WASHINGTON DC– Nearly 200 flocked to Catholic University of America yesterday for the opening of the International Peoples’ Tribunal (IPT) on the Philippines. Victims and families of victims of gross human rights abuses from the Philippines travelled to DC to testify in front a distinguished panel of jurors that include Azadeh Shahshahani, president of the National Lawyers Guild; Camilo Bustillo-Perez, prominent Latin American human rights advocate, author, and lecturer; and Reverend Molofe Tsele, a minister with the Evangelical Lutheran Church in South Africa and former South African Ambassador.
“There is structural evil in our country,” testified Bishop Solito Toquero of the United Methodist Church and professor at Union Theological Seminary in Manila. Toquero recalled an encounter with the police in 2012 during the State of the Nation Address of President Benigno Aquino III, where police intimidated and violently dispersed a contingent of seminarians he mobilized from his class who were seeking to enter Congress.
“We marched with the most marginalized in our country because we wanted to hear the real state of the nation from their point of view as the poor. It is the mission of Christ to be in solidarity with the poor, the voiceless,” Toquero continued. “Not only to minister to them, but to be with them.”
Toquero described how their contingent was met with violence from the police despite their attempts to peacefully dialogue with them. Toquero and several of his colleagues were brutalized and sent to the hospital that day. Weeks later, Toquero was subpoenaed by the government with charges of sedition and rebellion.
Trumped Up Charges
In another testimony, Coy Gemarino recounted the extrajudicial killing of her husband, fair trade activist Romy Capalla, in March 2014 by Philippine state forces.
“He was brutally shot in front of my mother, who was 91 years old. Prior to that, we received a lot of messages that my husband is being targeted as a supposedly high ranking official of the communist party in Iloilo,” Gemarino testified.
“My mother uses a walker due to a hip fracture and Romy would usually pick her up at our store, which is located at the center of the public market… it was there he was shot,” Gemarino continued. “I was told he was killed by unknown soldiers. The national police supposedly filed charges, but it was dismissed for lack of evidence.”
Culture of Impunity
Los Angeles-based health worker Melissa Roxas recounted her 2009 ordeal where she was abducted at gunpoint while conducting preparations for a medical mission for a poor rural community in La Paz, Tarmac.

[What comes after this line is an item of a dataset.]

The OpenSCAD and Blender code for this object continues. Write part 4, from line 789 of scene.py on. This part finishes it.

Roxas was blindfolded, held in illegal detention, and tortured for 6 days before being released.
“While they were torturing me, they were forcing me to sign papers stating I was a member of the New Peoples Army and that I surrendered. But I refused,” Roxas testified.
Roxas also shared contextual points on how Aquino’s national security program “Operation Plan Bayanihan” is patterned after the US State Department’s Counter-insurgency guide.

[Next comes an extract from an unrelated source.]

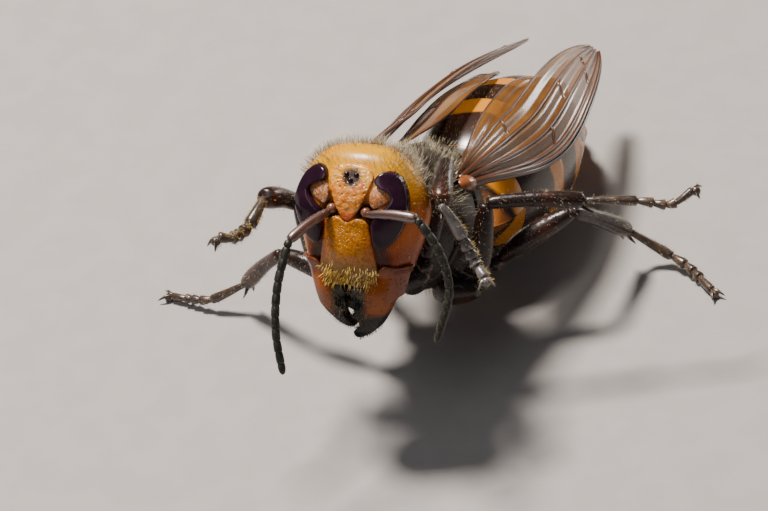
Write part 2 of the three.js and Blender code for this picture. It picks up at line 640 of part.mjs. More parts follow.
const FOOT_JOINTS = [0, 0.47, 0.61, 0.72, 0.81, 1];
const CLAW_RADII = [[0, CLAW_RADIUS], [0.6, 0.12], [1, 0.05]];

function footRadii(size) {
  return FOOT_JOINTS.slice(1).flatMap((end, index) => {
    const start = FOOT_JOINTS[index];
    const wide = (index === 4 ? 0.28 : 0.33) * size;
    return [[start + 0.004, 0.25 * size], [end - 0.02, wide], [end - 0.004, wide * 0.8]];
  });
}

for (const [name, leg] of Object.entries(LEGS)) {
  const { hip, trochanter, knee, ankle, foot, claws, size, footSize } = leg;
  const scaled = (radii, scale) => radii.map(([at, radius]) => [at, radius * scale]);
  const coxaLine = [hip, trochanter];
  const femurLine = [trochanter, trochanter.clone().lerp(knee, 0.55).add(vec(0, 0, 0.25)), knee];
  const tibiaLine = [knee, knee.clone().lerp(ankle, 0.5).add(vec(0, 0, 0.2)), ankle];
  const footLine = [ankle, ...foot];
  const wide = { grow: GAP };
  const coxa = solidOf(limb(coxaLine, scaled(COXA_RADII, size), { sides: 10 }));
  const femur = solidOf(limb(femurLine, scaled(FEMUR_RADII, size)));
  const coxaGrown = solidOf(limb(coxaLine, scaled(COXA_RADII, size), wide));
  const femurGrown = solidOf(limb(femurLine, scaled(FEMUR_RADII, size), wide));
  const tibiaGrown = solidOf(limb(tibiaLine, scaled(TIBIA_RADII, footSize), wide));
  const footGrown = solidOf(limb(footLine, footRadii(footSize), wide));
  let tibia = solidOf(limb(tibiaLine, scaled(TIBIA_RADII, footSize)));
  const aim = ankle.clone().sub(knee).normalize();
  const down = vec(0, 0, -1).addScaledVector(aim, aim.z).normalize();
  const spurs = name.startsWith('fore') ? [0] : [-1, 1];
  for (const turn of spurs) {
    const out = down.clone().addScaledVector(aim.clone().cross(down), turn * SPUR_SPREAD).normalize();
    const root = ankle.clone().addScaledVector(aim, -0.35).addScaledVector(out, 0.25 * footSize);
    const end = root.clone().addScaledVector(aim, SPUR_LENGTH * footSize).addScaledVector(out, SPUR_FLARE);
    const spur = solidOf(limb([root, end], [[0, SPUR_RADIUS], [0.95, 0.05]], { sides: 5 }));
    tibia = tibia.add(spur.subtract(footGrown));
  }
  let tarsus = solidOf(limb(footLine, footRadii(footSize)));
  const tip = foot[foot.length - 1];
  for (const claw of claws) {
    const crest = tip.clone().lerp(claw, 0.6).add(vec(0, 0, 0.12));
    tarsus = tarsus.add(solidOf(limb([tip, crest, claw], CLAW_RADII, { sides: 5 })));
  }
  const pad = tip.clone().lerp(claws[0].clone().lerp(claws[1], 0.5), 0.35);
  if (tip.z < STANDING_HEIGHT) pad.z = PAD_HEIGHT;
  tarsus = tarsus.add(ball(pad, PAD_RADIUS, vec(1, 1, 0.95), 8));
  add(`coxa_${name}`, coxa.subtract(thoraxWide), LEG_BROWN);
  add(`femur_${name}`, femur.subtract(coxaGrown).subtract(thoraxWide), LEG_BROWN);
  add(`tibia_${name}`, tibia.subtract(femurGrown), LEG_BROWN);
  add(`tarsus_${name}`, tarsus.subtract(tibiaGrown).intersect(floorBlock), TARSUS_BROWN);
}

// The origin is at the middle of the footprint, on the floor
const bounds = new THREE.Box3().setFromObject(hornet, true);
const middlePoint = bounds.getCenter(vec(0, 0, 0));
hornet.position.set(-middlePoint.x, -middlePoint.y, 0);

export default hornet;
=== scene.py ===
import json
import math

import bmesh
import bpy
import numpy as np
from mathutils import Matrix, Vector

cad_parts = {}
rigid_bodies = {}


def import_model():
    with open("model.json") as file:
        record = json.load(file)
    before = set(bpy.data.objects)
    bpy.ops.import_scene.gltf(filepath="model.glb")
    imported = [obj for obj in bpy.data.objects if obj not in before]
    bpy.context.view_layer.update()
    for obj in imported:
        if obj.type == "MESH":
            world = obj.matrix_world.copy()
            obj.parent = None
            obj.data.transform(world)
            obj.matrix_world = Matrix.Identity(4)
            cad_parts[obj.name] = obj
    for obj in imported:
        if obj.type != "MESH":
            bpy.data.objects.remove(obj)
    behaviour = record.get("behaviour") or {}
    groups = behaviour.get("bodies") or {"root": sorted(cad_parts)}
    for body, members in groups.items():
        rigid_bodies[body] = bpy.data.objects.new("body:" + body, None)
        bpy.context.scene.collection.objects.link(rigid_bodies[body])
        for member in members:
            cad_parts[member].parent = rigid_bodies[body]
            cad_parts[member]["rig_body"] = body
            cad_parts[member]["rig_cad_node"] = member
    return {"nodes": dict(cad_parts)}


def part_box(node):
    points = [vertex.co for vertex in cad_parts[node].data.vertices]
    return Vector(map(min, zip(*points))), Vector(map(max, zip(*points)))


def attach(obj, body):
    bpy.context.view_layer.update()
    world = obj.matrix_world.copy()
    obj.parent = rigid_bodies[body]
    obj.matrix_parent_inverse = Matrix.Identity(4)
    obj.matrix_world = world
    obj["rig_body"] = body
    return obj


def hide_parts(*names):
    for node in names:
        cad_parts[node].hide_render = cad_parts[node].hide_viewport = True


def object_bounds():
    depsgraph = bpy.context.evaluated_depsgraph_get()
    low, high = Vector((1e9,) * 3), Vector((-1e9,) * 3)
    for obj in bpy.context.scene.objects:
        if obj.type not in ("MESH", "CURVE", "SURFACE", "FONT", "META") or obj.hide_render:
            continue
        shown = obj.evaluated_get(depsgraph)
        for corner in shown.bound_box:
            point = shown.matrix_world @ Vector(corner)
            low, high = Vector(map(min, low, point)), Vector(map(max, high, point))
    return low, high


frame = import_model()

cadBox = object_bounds()
mm = 0.001

# Everything is modelled in millimetres round the thorax, with the hornet facing -Y,
# and then set down in the frame, whose origin is the middle of the footprint.
stance = {
    'thoraxHeight': 10.4,
    'thoraxPitch': math.radians(30),
    'headPlace': (0.2, -8.6, 1.1),
    'headYaw': math.radians(1.5),
    'headPitch': math.radians(20.5),
    'chestReach': 4.652,  # from the front of the mesothorax's box back to the thorax's middle
}
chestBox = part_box('mesothorax')
shift = Vector((
    (chestBox[0].x + chestBox[1].x) / 2 / mm,
    chestBox[0].y / mm + stance['chestReach'],
    0,
))
toScene = Matrix.Scale(mm, 4) @ Matrix.Translation(shift)
thoraxFrame = (
    Matrix.Translation((0, 0, stance['thoraxHeight']))
    @ Matrix.Rotation(-stance['thoraxPitch'], 4, 'X')
)
headFrame = (
    Matrix.Translation(thoraxFrame @ Vector(stance['headPlace']))
    @ Matrix.Rotation(stance['headYaw'], 4, 'Z')
    @ Matrix.Rotation(-stance['headPitch'], 4, 'X')
)
groundFrame = Matrix.Identity(4)
sides = (('left', 1), ('right', -1))
floorGap = 0.02
up = Vector((0, 0, 1))
random = np.random.default_rng(7)


# Tools of the trade

def clearSelection():
    if bpy.context.object and bpy.context.object.mode != 'OBJECT':
        bpy.ops.object.mode_set(mode='OBJECT')
    bpy.ops.object.select_all(action='DESELECT')


def makeActive(piece):
    clearSelection()
    piece.select_set(True)
    bpy.context.view_layer.objects.active = piece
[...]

Having filed a complaint to the Philippine Department of Justice, the Philippine Supreme Court, the US State Department and the United Nations, not only to the military general respondents remain free, some have been promoted.
According to the Philippine human rights group Karapatan, there have been a documented 238 cases of extrajudicial killings, 26 enforced disappearances, 110 cases of torture, and 723 cases of illegal arrest and detention that remain unprosecuted.
Convened by the National Lawyers Guild, the International Association of Democratic Lawyers, the International Coalition for Human Rights in the Philippines, and Ibon International, the IPT will continue till Saturday, July 18.
Charges against the Philippine President Aquino and the US government under Barack Obama include violations of the right of the Filipino people to self-determination and liberation.